-- PROVIDED MATERIAL --
## Begin

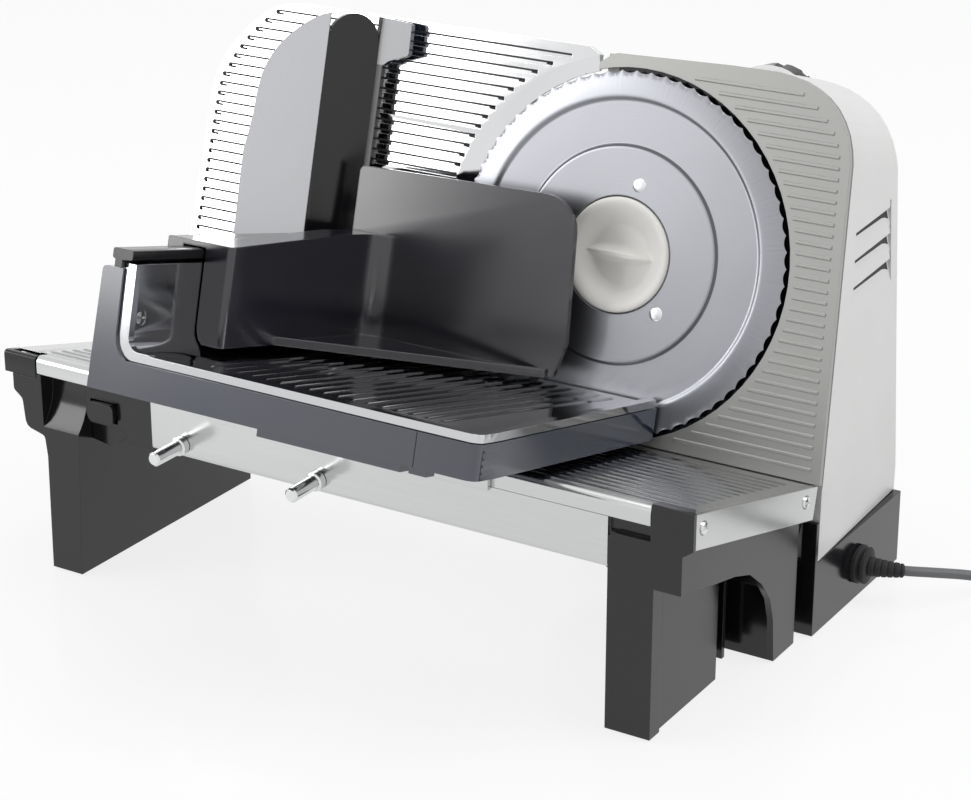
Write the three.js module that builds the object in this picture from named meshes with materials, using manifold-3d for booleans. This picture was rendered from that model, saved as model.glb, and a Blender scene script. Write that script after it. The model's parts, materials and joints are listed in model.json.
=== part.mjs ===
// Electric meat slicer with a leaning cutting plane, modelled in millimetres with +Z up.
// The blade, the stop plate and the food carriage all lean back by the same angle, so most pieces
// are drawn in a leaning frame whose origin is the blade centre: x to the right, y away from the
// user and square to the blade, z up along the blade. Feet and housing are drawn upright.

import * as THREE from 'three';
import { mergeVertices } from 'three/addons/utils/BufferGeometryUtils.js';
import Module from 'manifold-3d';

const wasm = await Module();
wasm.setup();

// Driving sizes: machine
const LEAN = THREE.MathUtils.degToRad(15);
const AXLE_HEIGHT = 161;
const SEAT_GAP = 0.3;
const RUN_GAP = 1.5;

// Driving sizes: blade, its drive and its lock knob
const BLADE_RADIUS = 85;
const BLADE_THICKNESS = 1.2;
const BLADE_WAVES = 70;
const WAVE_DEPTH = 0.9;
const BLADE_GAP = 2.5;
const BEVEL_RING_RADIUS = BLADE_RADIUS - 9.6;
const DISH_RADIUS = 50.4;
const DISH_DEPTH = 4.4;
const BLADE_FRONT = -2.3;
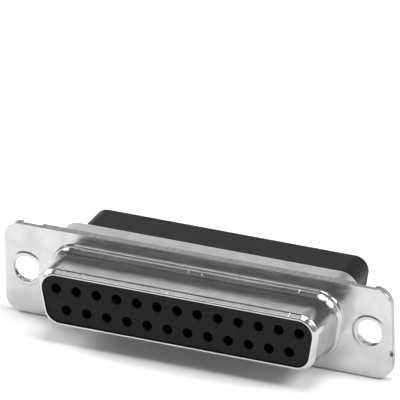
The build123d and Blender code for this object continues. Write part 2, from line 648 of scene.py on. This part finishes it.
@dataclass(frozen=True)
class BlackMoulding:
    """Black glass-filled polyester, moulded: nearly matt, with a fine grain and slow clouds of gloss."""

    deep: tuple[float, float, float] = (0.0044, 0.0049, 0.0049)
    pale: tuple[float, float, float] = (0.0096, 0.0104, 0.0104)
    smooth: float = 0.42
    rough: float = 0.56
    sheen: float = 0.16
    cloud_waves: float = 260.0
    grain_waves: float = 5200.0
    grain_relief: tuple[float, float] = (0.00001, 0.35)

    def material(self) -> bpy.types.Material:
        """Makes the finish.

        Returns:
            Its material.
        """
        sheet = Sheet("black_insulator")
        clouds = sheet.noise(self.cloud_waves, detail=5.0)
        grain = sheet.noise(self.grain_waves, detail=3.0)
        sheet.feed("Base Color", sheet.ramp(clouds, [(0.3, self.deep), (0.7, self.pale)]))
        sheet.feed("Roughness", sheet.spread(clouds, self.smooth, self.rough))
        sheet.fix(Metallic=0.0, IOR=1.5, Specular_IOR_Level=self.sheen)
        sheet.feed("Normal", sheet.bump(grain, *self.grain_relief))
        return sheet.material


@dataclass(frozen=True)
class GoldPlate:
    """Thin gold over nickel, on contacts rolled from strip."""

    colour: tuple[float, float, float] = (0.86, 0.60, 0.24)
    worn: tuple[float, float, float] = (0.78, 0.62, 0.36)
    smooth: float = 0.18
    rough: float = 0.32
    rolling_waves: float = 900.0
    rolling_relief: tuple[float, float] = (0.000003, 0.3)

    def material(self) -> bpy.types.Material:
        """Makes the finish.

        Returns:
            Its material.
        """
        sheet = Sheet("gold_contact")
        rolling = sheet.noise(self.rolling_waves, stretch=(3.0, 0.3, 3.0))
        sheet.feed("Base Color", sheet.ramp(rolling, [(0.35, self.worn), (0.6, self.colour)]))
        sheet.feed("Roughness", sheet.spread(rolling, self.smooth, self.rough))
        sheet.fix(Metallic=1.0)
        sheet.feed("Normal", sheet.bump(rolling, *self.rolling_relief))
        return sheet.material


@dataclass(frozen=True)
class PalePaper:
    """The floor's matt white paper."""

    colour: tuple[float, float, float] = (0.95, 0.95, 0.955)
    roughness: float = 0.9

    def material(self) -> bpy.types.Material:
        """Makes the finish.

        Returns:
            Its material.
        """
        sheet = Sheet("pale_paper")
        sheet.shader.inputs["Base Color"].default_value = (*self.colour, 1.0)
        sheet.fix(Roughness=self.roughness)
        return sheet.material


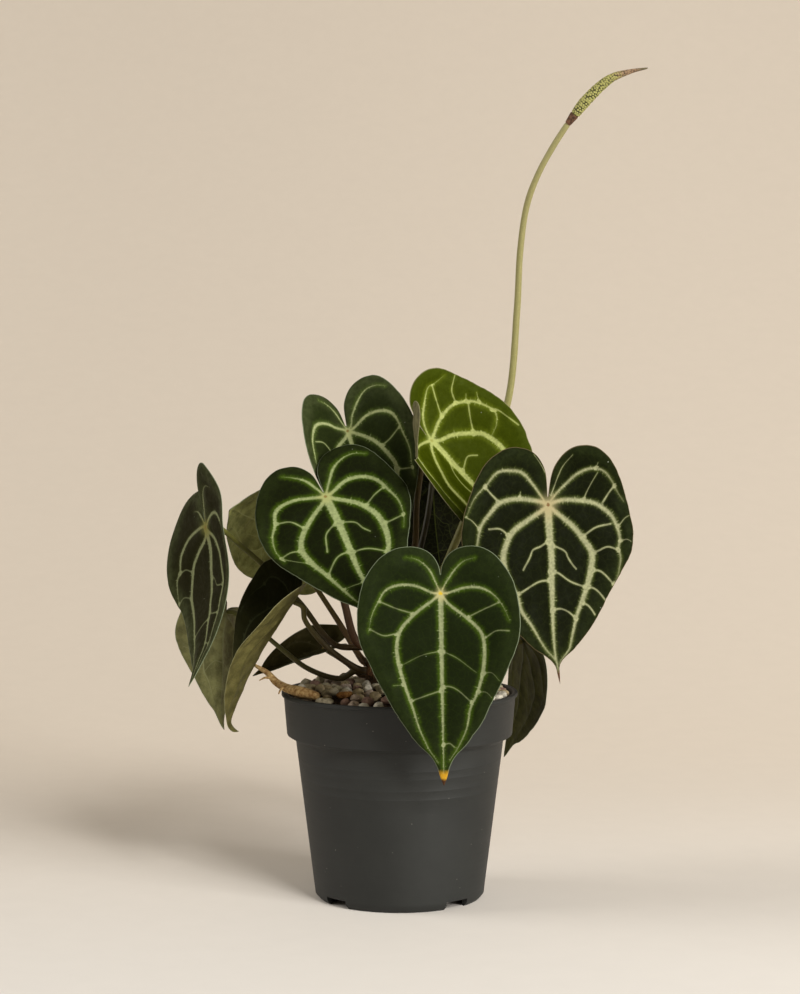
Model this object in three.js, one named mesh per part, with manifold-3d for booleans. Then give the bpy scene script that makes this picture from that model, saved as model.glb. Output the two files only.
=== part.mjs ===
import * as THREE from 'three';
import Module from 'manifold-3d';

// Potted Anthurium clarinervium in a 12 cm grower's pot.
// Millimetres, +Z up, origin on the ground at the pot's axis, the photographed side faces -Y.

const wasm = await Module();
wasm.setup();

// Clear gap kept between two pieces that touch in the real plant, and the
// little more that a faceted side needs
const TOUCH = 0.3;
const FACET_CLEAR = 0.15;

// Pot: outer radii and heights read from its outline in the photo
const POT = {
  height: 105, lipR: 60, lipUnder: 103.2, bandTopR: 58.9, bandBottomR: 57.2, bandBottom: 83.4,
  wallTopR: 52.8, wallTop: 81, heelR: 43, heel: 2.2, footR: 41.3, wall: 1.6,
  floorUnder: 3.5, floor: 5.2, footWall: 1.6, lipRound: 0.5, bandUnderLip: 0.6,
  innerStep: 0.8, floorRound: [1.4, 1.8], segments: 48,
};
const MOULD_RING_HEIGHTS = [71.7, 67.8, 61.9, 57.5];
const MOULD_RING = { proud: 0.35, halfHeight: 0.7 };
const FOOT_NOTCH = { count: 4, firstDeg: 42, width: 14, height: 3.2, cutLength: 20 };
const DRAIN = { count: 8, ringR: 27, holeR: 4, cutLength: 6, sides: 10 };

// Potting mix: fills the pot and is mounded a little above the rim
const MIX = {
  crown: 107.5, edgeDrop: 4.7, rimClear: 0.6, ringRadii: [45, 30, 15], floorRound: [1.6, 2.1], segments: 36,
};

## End

-- AIM --
Transcribe exactly, and only, the lines from the one bearing "Model this object" through the last line of the entries, counting both.

-- WRITTEN REPLY --
Model this object in three.js, one named mesh per part, with manifold-3d for booleans. Then give the bpy scene script that makes this picture from that model, saved as model.glb. Output the two files only.
=== part.mjs ===
import * as THREE from 'three';
import Module from 'manifold-3d';

// Potted Anthurium clarinervium in a 12 cm grower's pot.
// Millimetres, +Z up, origin on the ground at the pot's axis, the photographed side faces -Y.

const wasm = await Module();
wasm.setup();

// Clear gap kept between two pieces that touch in the real plant, and the
// little more that a faceted side needs
const TOUCH = 0.3;
const FACET_CLEAR = 0.15;

// Pot: outer radii and heights read from its outline in the photo
const POT = {
  height: 105, lipR: 60, lipUnder: 103.2, bandTopR: 58.9, bandBottomR: 57.2, bandBottom: 83.4,
  wallTopR: 52.8, wallTop: 81, heelR: 43, heel: 2.2, footR: 41.3, wall: 1.6,
  floorUnder: 3.5, floor: 5.2, footWall: 1.6, lipRound: 0.5, bandUnderLip: 0.6,
  innerStep: 0.8, floorRound: [1.4, 1.8], segments: 48,
};
const MOULD_RING_HEIGHTS = [71.7, 67.8, 61.9, 57.5];
const MOULD_RING = { proud: 0.35, halfHeight: 0.7 };
const FOOT_NOTCH = { count: 4, firstDeg: 42, width: 14, height: 3.2, cutLength: 20 };
const DRAIN = { count: 8, ringR: 27, holeR: 4, cutLength: 6, sides: 10 };

// Potting mix: fills the pot and is mounded a little above the rim
const MIX = {
  crown: 107.5, edgeDrop: 4.7, rimClear: 0.6, ringRadii: [45, 30, 15], floorRound: [1.6, 2.1], segments: 36,
};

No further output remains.